The patient population
It is estimated that one in two people born after 1960 will develop cancer. In addition, cancer is the leading cause of mortality in the UK and responsible for more than one in four deaths (Cancer Research UK statistics). Due to an ageing population, the overall incidence and death rates from cancer are rising, although age-specific incidence rates are falling.
There is wide geographical variation in the incidence of cancer and cancer-related mortality in the UK. This is in part attributable to differences in the prevalence of modifiable risk factors in local populations. It is estimated that approximately 42% of all cancers in the UK are preventable and due to modifiable risk factors such as smoking, obesity, alcohol, sun exposure, diet and physical inactivity (Cancer Research UK statistics; Parkin et al, British Journal of Cancer (2011)). There is also an association between income inequalities, ethnic minority populations and cancer incidence and late presentation.
Given the scale of the burden of cancer mortality and morbidity, and the one in two lifetime risk, a broad population-based strategy coupled with local risk factor prevalence-linked focused prevention strategies are likely to be most effective in combating this disease, as highlighted in the National Cancer Taskforce report (opens PDF, 577.23KB) from 2016.
Prevention of disease
There are extensive data linking modifiable risk factors to cancer, and evidence to support that primary prevention is effective in reducing cancer risk.

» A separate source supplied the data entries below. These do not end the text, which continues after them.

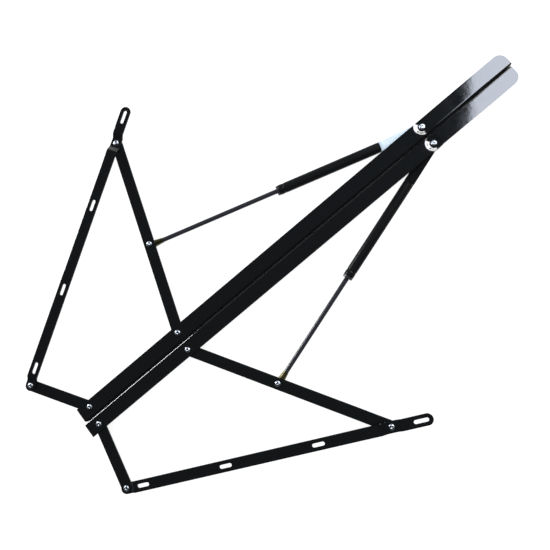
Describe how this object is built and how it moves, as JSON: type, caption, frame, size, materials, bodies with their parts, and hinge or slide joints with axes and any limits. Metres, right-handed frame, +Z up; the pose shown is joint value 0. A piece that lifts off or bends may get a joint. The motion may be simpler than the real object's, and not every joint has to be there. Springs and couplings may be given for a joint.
{
  "type": "gas strut bed lift mechanism pair",
  "caption": "Left and right lift mechanisms for a storage bed: angle base rails, crossed links, slotted lift rails and gas struts, lying open side by side.",
  "frame": {"origin": "on the surface that the rails stand on, under the middle of the pair's bounding box", "axes": "+X along the base rails towards the strut anchors, +Y towards the left hand unit, +Z up, away from the surface that the rail flanges stand on"},
  "size_m": [1.2286, 0.9376, 0.0375],
  "materials": {
    "black_paint": "gloss black baked paint",
    "zinc": "bright zinc plate",
    "washer_plastic": "black nylon",
    "cap_plastic": "black moulded plastic",
    "bronze": "sintered bronze",
    "seal_rubber": "black nitrile rubber",
    "chrome": "hard chrome, ground",
    "yellow_zinc": "yellow passivated zinc",
    "bare_steel": "turned steel"
  },
  "bodies": {
    "left_rail": {"left_base_rail": "black_paint", "left_rear_pivot_rivet": "zinc", "left_main_pivot_rivet": "zinc", "left_rail_washers": "washer_plastic", "left_anchor_stud": "zinc", "left_anchor_nut": "zinc"},
    "left_long_link": {"left_long_link": "black_paint", "left_strut_stud": "zinc"},
    "left_lift_rail": {"left_lift_rail": "black_paint", "left_front_lift_rivet": "zinc", "left_front_lift_washer": "washer_plastic", "left_rear_lift_rivet": "zinc"},
    "left_short_link": {"left_short_link": "black_paint", "left_rear_lift_washer": "washer_plastic", "left_rear_lift_tail": "zinc"},
    "left_strut_cylinder": {"left_strut_tube": "black_paint", "left_gland_cap": "cap_plastic", "left_rod_guide": "bronze", "left_rod_seal": "seal_rubber", "left_tube_end_plug": "black_paint", "left_end_bracket": "zinc"},
    "left_strut_rod": {"left_strut_rod": "chrome", "left_rod_end": "yellow_zinc", "left_rod_eye_pin": "zinc", "left_piston": "bare_steel", "left_piston_ring": "seal_rubber", "left_piston_nut": "bare_steel"},
    "right_rail": {"right_base_rail": "black_paint", "right_rear_pivot_rivet": "zinc", "right_main_pivot_rivet": "zinc", "right_rail_washers": "washer_plastic", "right_anchor_stud": "zinc", "right_anchor_nut": "zinc"},
    "right_long_link": {"right_long_link": "black_paint", "right_strut_stud": "zinc"},
    "right_lift_rail": {"right_lift_rail": "black_paint", "right_front_lift_rivet": "zinc", "right_front_lift_washer": "washer_plastic", "right_rear_lift_rivet": "zinc"},
    "right_short_link": {"right_short_link": "black_paint", "right_rear_lift_washer": "washer_plastic", "right_rear_lift_tail": "zinc"},
    "right_strut_cylinder": {"right_strut_tube": "black_paint", "right_gland_cap": "cap_plastic", "right_rod_guide": "bronze", "right_rod_seal": "seal_rubber", "right_tube_end_plug": "black_paint", "right_end_bracket": "black_paint"},
    "right_strut_rod": {"right_strut_rod": "chrome", "right_rod_end": "yellow_zinc", "right_rod_eye_pin": "zinc", "right_piston": "bare_steel", "right_piston_ring": "seal_rubber", "right_piston_nut": "bare_steel"}
  },
  "joints": [
    {"name": "left_lift", "type": "hinge", "parent": "left_rail", "child": "left_long_link", "pos_m": [-0.26768, -0.00222, 0.025], "axis": [0, 0, 1], "range_deg": [-60.3, 0]},
    {"name": "left_lift_rail_tilt", "type": "hinge", "parent": "left_long_link", "child": "left_lift_rail", "pos_m": [-0.11666, 0.41955, 0.027], "axis": [0, 0, 1], "range_deg": [-0.05, 28.6]},
    {"name": "left_short_link_swing", "type": "hinge", "parent": "left_rail", "child": "left_short_link", "pos_m": [-0.52068, -0.00222, 0.025], "axis": [0, 0, 1], "range_deg": [-91.21, 0.05]},
    {"name": "left_strut_swing", "type": "hinge", "parent": "left_rail", "child": "left_strut_cylinder", "pos_m": [0.39932, -0.00222, 0.022], "axis": [0, 0, 1], "range_deg": [-0.05, 13.56]},
    {"name": "left_strut_stroke", "type": "slide", "parent": "left_strut_cylinder", "child": "left_strut_rod", "axis": [-0.9516, 0.3072, 0], "range_m": [-0.162, 0.0002]},
    {"name": "right_lift", "type": "hinge", "parent": "right_rail", "child": "right_long_link", "pos_m": [-0.27268, -0.04423, 0.025], "axis": [0, 0, -1], "range_deg": [-48.7, 0]},
    {"name": "right_lift_rail_tilt", "type": "hinge", "parent": "right_long_link", "child": "right_lift_rail", "pos_m": [-0.03994, -0.42702, 0.027], "axis": [0, 0, -1], "range_deg": [-0.05, 23.85]},
    {"name": "right_short_link_swing", "type": "hinge", "parent": "right_rail", "child": "right_short_link", "pos_m": [-0.52568, -0.04423, 0.025], "axis": [0, 0, -1], "range_deg": [-70.13, 0.05]},
    {"name": "right_strut_swing", "type": "hinge", "parent": "right_rail", "child": "right_strut_cylinder", "pos_m": [0.39432, -0.04423, 0.022], "axis": [0, 0, -1], "range_deg": [-0.05, 13.03]},
    {"name": "right_strut_stroke", "type": "slide", "parent": "right_strut_cylinder", "child": "right_strut_rod", "axis": [-0.9545, -0.2983, 0], "range_m": [-0.12096, 0.0002]},
    {"name": "pair_spacing", "type": "slide", "parent": "left_rail", "child": "right_rail", "axis": [0, -1, 0], "range_m": [0, 0.6]}
  ],
  "couplings": [
    {"joint": "left_lift_rail_tilt", "follows": "left_lift", "ratio": -0.4735},
    {"joint": "left_short_link_swing", "follows": "left_lift", "ratio": 1.5118},
    {"joint": "left_strut_swing", "follows": "left_lift", "ratio": -0.2241},
    {"joint": "left_strut_stroke", "follows": "left_lift", "m_per_rad": 0.15374},
    {"joint": "right_lift_rail_tilt", "follows": "right_lift", "ratio": -0.48867},
    {"joint": "right_short_link_swing", "follows": "right_lift", "ratio": 1.439},
    {"joint": "right_strut_swing", "follows": "right_lift", "ratio": -0.26649},
    {"joint": "right_strut_stroke", "follows": "right_lift", "m_per_rad": 0.14207}
  ]
}
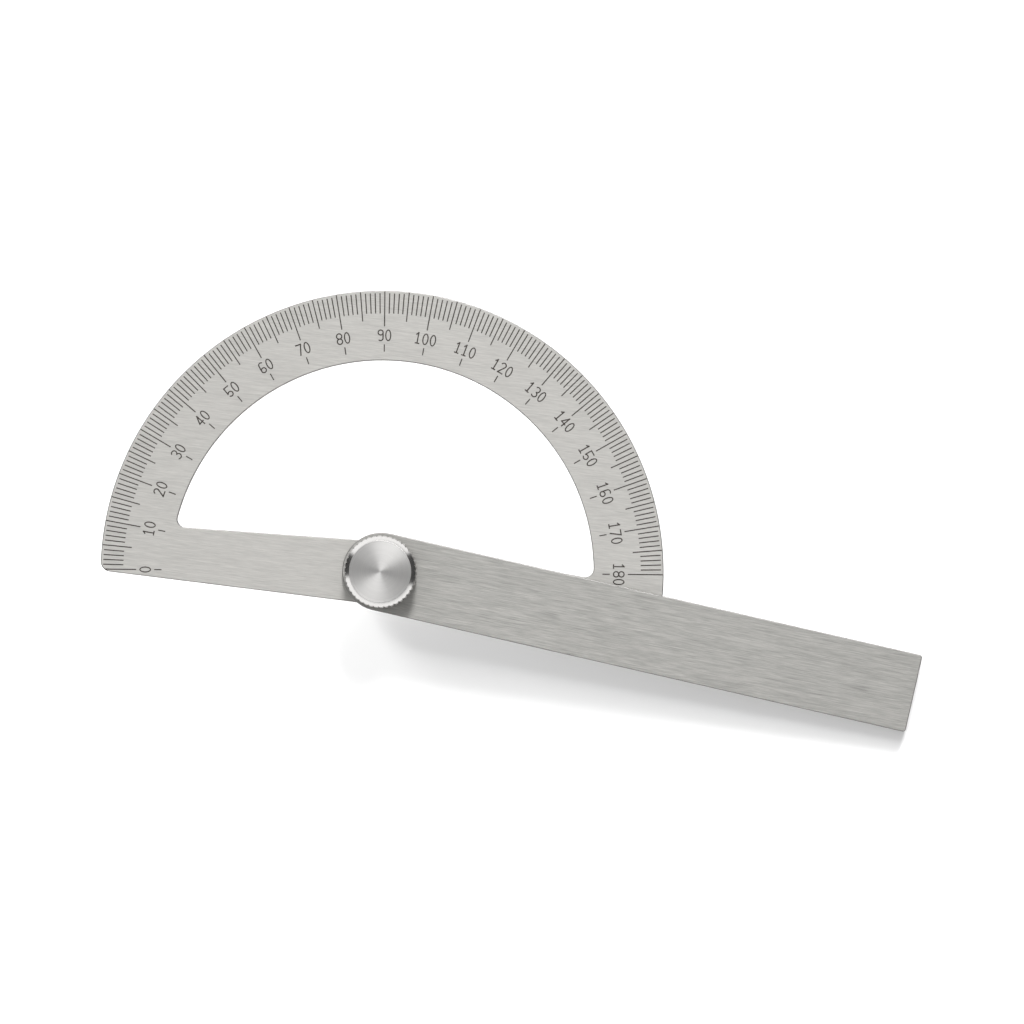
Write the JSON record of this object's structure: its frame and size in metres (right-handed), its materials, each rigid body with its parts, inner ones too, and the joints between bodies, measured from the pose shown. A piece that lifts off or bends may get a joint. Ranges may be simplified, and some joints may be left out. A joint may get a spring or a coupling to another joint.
{
  "type": "angle finder with a swing arm",
  "caption": "Half-round stainless degree plate with an open window, a straight arm that swings about its centre, and a knurled knob that locks the arm.",
  "frame": {"origin": "on the pivot axis, on the back of the pivot stud's head, which the tool lies on", "axes": "+X along the plate's straight edge towards the 180 end, +Y from the straight edge to the top of the arc, +Z out of the graduated face"},
  "size_m": [0.1468, 0.0666, 0.0088],
  "materials": {
    "plate_steel": "fine brushed grain along the straight edge",
    "etch_fill": "matt dark brown-grey fill in the etched scale",
    "stud_steel": "turned",
    "washer_fibre": "pressed fibre",
    "arm_steel": "brushed grain along the arm",
    "spring_steel": "rolled spring sheet",
    "washer_steel": "turned",
    "knob_steel": "turned bright face, knurled rim"
  },
  "bodies": {
    "plate": {"scale_plate": "plate_steel", "degree_lines": "etch_fill", "degree_numerals": "etch_fill", "pivot_stud": "stud_steel", "friction_washer": "washer_fibre"},
    "arm": {"swing_arm": "arm_steel", "spring_washer": "spring_steel"},
    "clamp": {"knob_washer": "washer_steel"},
    "knob": {"lock_knob": "knob_steel"}
  },
  "joints": [
    {"name": "arm_swing", "type": "hinge", "parent": "plate", "child": "arm", "pos_m": [0, 0, 0], "axis": [0, 0, 1], "continuous": true},
    {"name": "knob_lift", "type": "slide", "parent": "plate", "child": "clamp", "axis": [0, 0, 1], "range_m": [0, 0.00141]},
    {"name": "knob_turn", "type": "hinge", "parent": "clamp", "child": "knob", "pos_m": [0, 0, 0], "axis": [0, 0, 1], "range_deg": [0, 720]}
  ],
  "couplings": [
    {"joint": "knob_lift", "follows": "knob_turn", "m_per_rad": 0.00011141}
  ]
}
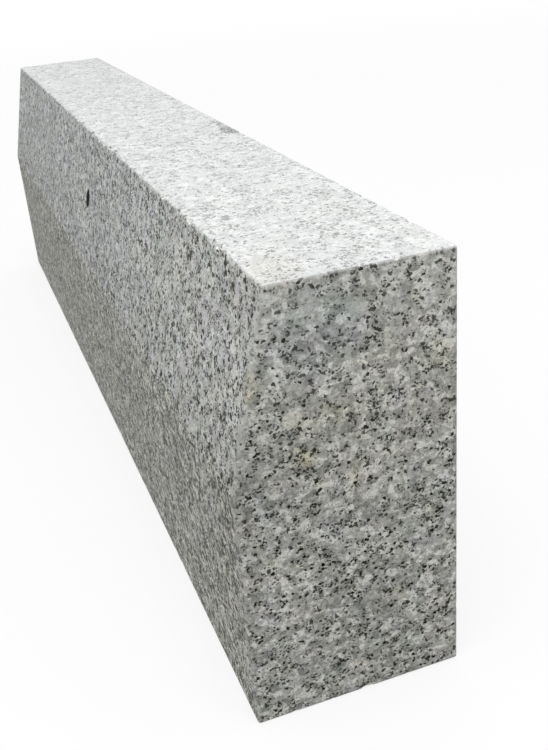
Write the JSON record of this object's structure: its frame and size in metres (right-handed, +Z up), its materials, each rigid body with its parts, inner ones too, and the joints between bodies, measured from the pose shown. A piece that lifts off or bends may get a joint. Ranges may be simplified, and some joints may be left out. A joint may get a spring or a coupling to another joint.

The most important lifestyle factors responsible for cancer in men are: smoking (23%), deficient intake of fruits and vegetables (6.1%), occupational exposures (4.9%) and alcohol consumption (4.6%). In women these are: smoking (15.6%), being overweight and obesity (6.9%) and infectious agents (3.7%).
The single most effective and important cancer prevention strategy is therefore smoking cessation. This has been targeted through government policies on taxation and advertising, public health campaigns, access to stop smoking clinics, availability of nicotine substitutes, and drugs to help people to stop smoking.
Similar strategies to combat alcohol, obesity and dietary causes of cancer such as deficient intake of fruit and vegetables, low fibre intake, high salt intake, and red and processed meat are being championed by government policies and public health initiatives.
Cervical, anal and oropharyngeal cancers are associated with human papilloma virus (HPV) infections. HPV vaccination has been shown to reduce the incidence of HPV-associated malignancies, and has now been incorporated into the national immunisation programme.
In addition, the national cancer screening programmes for breast, bowel and cervical cancer have had a key role in identifying and treating patients with pre-malignant disease, and reduce the risk of cancer-associated mortality.
Chemoprevention with tamoxifen and raloxifene have been recommended by NICE for patients at high-risk of developing breast cancer, and aspirin is effective in preventing colon cancers in patients with Lynch syndrome.
Patients with a cancer and their relatives, even in the absence of identifiable cancer risk genes, are at increased risk of further cancers. The role of medical oncologists is therefore to act in conjunction with the above, providing information on risk factors, signposting to stop smoking and other health promotion programmes, and encouraging patients and their relatives to participate in cancer screening programmes.
Planning effective services
Cancer Research UK has extensive published guidance on the prevalence of cancer risk factors, and priorities for cancer prevention (Cancer Research UK stats). This is also reflected in the recommendation of the Independent Cancer Taskforce Report, which sets out key areas and targets for reduction in cancer mortality due to modifiable risk factors.
While much of the emphasis is in on population-based strategies aimed at reducing smoking, alcohol, sugar and obesity through government policy interventions, there remains a key role for primary, secondary and tertiary care physicians to promote these initiatives, in addition to encouraging uptake of screening and immunisation programmes.
An area that that is lacking in implementation, despite NICE guidance, is the implementation of cancer chemoprevention programmes for breast cancer. Services to cater for this group of women at high risk of breast cancer are extremely variable across the country, and would benefit from more uniform commissioning and implementation.
Given the sheer scale of the burden of cancer, effective prevention, and early detection strategies are likely to be the cornerstone of disease control at a national and international level for the foreseeable future.